* Task objective *
Find how many lines in the material contain "model"; your answer should be that number alone.
▬▬▬
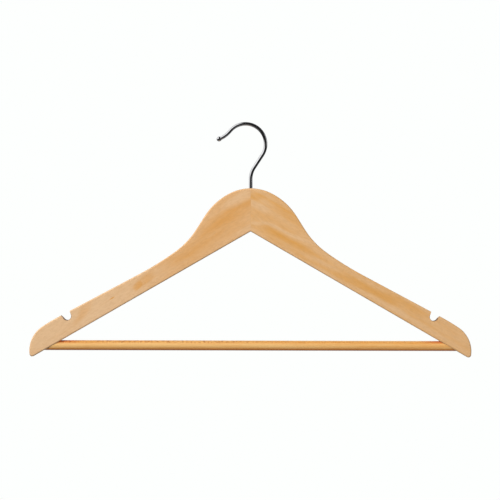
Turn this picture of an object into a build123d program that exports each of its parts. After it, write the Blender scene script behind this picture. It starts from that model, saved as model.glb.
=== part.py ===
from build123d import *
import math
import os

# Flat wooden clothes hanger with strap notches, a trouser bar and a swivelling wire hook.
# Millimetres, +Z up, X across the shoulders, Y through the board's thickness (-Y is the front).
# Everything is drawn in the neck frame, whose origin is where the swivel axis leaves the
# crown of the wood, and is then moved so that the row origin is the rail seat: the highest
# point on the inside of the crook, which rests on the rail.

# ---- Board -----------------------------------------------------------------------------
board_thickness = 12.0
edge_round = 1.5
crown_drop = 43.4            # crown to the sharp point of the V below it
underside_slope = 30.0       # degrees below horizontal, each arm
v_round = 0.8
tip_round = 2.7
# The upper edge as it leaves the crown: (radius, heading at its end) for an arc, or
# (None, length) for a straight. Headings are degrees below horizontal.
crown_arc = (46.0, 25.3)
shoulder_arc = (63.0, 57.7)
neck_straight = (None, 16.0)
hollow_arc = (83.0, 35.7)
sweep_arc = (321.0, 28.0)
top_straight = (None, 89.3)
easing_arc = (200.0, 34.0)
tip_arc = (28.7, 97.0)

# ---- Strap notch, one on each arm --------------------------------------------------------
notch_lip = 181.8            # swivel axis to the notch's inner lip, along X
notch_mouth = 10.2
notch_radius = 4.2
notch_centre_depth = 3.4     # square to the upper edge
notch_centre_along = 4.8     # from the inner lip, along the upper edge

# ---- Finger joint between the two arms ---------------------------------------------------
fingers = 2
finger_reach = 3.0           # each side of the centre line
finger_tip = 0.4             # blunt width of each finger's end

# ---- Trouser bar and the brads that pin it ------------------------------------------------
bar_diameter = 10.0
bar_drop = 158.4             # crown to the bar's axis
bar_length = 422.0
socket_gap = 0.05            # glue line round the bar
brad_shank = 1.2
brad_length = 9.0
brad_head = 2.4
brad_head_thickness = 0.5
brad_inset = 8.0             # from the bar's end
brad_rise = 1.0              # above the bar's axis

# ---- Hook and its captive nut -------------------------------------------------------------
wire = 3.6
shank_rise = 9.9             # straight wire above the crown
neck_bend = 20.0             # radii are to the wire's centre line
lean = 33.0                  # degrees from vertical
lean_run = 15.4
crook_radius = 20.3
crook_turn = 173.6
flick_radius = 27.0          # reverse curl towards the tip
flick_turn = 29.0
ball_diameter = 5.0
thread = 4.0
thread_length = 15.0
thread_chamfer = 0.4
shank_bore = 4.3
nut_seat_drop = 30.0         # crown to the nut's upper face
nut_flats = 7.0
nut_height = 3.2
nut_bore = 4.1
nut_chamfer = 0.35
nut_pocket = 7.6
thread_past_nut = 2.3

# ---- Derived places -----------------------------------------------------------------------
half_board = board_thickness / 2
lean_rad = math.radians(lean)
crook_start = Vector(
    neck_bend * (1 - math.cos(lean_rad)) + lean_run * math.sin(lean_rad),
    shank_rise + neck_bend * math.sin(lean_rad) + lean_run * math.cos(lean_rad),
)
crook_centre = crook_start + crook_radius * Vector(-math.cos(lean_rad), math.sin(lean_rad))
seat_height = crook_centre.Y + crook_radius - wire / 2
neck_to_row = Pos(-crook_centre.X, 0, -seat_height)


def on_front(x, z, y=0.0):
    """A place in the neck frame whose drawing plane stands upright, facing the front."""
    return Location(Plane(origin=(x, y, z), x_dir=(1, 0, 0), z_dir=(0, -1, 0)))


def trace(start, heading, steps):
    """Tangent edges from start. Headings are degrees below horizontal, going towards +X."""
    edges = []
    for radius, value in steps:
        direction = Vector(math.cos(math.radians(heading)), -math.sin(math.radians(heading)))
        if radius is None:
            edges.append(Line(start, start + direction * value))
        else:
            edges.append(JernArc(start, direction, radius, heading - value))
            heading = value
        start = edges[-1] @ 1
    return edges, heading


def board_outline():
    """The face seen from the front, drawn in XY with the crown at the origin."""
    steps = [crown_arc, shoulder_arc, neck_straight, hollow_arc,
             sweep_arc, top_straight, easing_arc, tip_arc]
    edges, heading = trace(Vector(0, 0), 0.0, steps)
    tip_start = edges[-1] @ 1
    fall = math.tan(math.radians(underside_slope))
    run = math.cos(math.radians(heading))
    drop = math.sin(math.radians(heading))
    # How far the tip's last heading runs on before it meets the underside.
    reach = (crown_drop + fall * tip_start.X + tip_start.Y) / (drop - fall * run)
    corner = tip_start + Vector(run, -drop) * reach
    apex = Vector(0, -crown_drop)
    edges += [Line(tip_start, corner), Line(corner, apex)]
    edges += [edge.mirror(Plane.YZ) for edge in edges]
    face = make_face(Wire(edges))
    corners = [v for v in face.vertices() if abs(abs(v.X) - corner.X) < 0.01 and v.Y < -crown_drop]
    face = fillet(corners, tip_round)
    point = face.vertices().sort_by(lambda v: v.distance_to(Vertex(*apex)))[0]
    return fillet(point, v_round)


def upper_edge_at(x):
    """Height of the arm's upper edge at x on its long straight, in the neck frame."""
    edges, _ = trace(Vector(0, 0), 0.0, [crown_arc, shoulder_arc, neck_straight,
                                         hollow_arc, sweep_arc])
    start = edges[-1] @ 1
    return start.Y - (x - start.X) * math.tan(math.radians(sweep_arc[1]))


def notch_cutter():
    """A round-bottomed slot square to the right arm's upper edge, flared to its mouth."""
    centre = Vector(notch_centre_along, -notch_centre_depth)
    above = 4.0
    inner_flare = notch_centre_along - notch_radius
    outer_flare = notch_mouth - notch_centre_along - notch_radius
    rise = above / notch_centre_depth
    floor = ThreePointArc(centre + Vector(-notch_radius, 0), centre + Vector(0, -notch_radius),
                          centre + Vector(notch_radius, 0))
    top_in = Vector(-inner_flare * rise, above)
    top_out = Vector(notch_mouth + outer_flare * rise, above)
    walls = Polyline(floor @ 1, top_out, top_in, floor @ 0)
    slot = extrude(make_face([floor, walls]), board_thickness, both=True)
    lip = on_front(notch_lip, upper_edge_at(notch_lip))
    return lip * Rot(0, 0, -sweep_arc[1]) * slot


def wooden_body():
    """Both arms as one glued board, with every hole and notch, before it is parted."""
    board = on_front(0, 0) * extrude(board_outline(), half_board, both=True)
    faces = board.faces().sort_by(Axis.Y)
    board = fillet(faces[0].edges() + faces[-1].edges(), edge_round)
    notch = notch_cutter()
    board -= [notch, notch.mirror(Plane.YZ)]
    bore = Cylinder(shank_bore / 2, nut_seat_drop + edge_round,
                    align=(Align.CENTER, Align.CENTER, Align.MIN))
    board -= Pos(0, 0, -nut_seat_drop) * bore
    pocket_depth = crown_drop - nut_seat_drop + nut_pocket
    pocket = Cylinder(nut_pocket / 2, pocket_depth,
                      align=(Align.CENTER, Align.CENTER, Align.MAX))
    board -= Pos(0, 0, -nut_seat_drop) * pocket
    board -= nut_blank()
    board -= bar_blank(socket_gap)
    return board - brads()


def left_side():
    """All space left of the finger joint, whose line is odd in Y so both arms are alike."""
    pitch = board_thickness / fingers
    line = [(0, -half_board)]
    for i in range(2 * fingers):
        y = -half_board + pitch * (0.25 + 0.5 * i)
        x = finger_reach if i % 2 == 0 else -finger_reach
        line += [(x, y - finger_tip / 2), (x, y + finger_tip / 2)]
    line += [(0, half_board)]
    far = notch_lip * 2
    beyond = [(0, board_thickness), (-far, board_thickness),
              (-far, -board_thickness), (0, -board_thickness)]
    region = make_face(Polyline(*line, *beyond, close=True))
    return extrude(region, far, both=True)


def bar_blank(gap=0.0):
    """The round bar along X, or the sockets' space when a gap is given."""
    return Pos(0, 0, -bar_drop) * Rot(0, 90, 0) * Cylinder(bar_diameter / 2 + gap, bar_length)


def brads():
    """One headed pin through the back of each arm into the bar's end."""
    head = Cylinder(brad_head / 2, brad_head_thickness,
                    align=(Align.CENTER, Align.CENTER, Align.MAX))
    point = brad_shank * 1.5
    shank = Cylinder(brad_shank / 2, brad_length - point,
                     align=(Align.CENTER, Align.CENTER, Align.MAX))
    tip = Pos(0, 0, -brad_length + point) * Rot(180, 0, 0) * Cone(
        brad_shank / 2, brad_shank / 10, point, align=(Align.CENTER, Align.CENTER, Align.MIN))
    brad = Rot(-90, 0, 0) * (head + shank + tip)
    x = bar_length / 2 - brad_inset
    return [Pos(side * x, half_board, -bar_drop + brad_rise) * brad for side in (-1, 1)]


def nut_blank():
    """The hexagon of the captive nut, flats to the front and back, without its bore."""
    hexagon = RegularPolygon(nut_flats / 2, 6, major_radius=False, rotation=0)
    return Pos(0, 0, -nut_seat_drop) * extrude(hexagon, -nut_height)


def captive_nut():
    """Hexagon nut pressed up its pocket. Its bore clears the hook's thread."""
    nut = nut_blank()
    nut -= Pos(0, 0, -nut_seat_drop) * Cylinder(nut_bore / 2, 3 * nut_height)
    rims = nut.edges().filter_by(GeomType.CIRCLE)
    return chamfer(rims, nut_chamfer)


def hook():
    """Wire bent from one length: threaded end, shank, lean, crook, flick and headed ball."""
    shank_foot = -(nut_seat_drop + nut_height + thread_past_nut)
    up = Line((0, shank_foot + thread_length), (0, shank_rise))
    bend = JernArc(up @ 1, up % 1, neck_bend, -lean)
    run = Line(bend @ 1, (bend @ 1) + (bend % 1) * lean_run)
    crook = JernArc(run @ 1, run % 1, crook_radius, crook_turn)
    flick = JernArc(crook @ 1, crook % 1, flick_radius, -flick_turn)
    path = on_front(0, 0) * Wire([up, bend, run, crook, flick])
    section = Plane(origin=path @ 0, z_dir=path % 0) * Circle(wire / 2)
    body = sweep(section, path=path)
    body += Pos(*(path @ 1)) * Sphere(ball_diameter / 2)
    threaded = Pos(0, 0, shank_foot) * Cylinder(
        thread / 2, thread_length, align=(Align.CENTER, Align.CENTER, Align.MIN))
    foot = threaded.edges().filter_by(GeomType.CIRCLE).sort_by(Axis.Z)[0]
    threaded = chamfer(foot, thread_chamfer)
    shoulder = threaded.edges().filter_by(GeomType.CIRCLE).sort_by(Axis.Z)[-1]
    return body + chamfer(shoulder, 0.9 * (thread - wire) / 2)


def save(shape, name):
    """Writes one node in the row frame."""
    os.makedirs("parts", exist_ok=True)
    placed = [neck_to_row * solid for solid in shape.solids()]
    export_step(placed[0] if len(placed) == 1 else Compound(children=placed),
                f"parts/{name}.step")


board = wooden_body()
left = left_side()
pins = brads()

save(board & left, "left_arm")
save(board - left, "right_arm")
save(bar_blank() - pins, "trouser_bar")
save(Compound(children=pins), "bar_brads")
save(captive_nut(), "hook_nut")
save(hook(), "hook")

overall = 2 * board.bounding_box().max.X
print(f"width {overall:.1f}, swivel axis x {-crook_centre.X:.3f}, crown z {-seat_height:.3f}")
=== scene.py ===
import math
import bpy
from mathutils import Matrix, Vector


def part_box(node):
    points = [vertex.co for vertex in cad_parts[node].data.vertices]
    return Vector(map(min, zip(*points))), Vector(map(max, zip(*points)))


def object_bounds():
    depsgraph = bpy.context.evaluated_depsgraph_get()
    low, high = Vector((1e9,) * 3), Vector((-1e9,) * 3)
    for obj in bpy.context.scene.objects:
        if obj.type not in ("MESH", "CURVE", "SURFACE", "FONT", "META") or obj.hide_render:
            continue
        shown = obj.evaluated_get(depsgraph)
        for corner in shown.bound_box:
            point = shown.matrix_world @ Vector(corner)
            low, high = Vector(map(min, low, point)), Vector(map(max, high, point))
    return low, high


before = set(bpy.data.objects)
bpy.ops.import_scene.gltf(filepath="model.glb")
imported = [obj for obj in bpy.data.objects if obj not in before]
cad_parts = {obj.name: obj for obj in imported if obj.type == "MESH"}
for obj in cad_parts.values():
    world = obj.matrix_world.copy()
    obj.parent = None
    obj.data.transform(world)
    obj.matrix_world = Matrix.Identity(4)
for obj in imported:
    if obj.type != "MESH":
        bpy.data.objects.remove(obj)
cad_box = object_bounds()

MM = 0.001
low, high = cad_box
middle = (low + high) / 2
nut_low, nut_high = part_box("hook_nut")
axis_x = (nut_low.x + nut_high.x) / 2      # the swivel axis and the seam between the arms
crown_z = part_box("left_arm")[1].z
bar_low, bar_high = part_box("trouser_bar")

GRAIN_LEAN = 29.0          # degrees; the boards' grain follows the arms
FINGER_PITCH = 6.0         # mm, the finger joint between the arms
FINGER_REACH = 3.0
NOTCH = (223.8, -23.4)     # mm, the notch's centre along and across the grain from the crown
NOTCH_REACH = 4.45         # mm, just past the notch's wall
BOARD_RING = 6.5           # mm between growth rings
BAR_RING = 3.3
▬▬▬
* Reply to the exercise *
2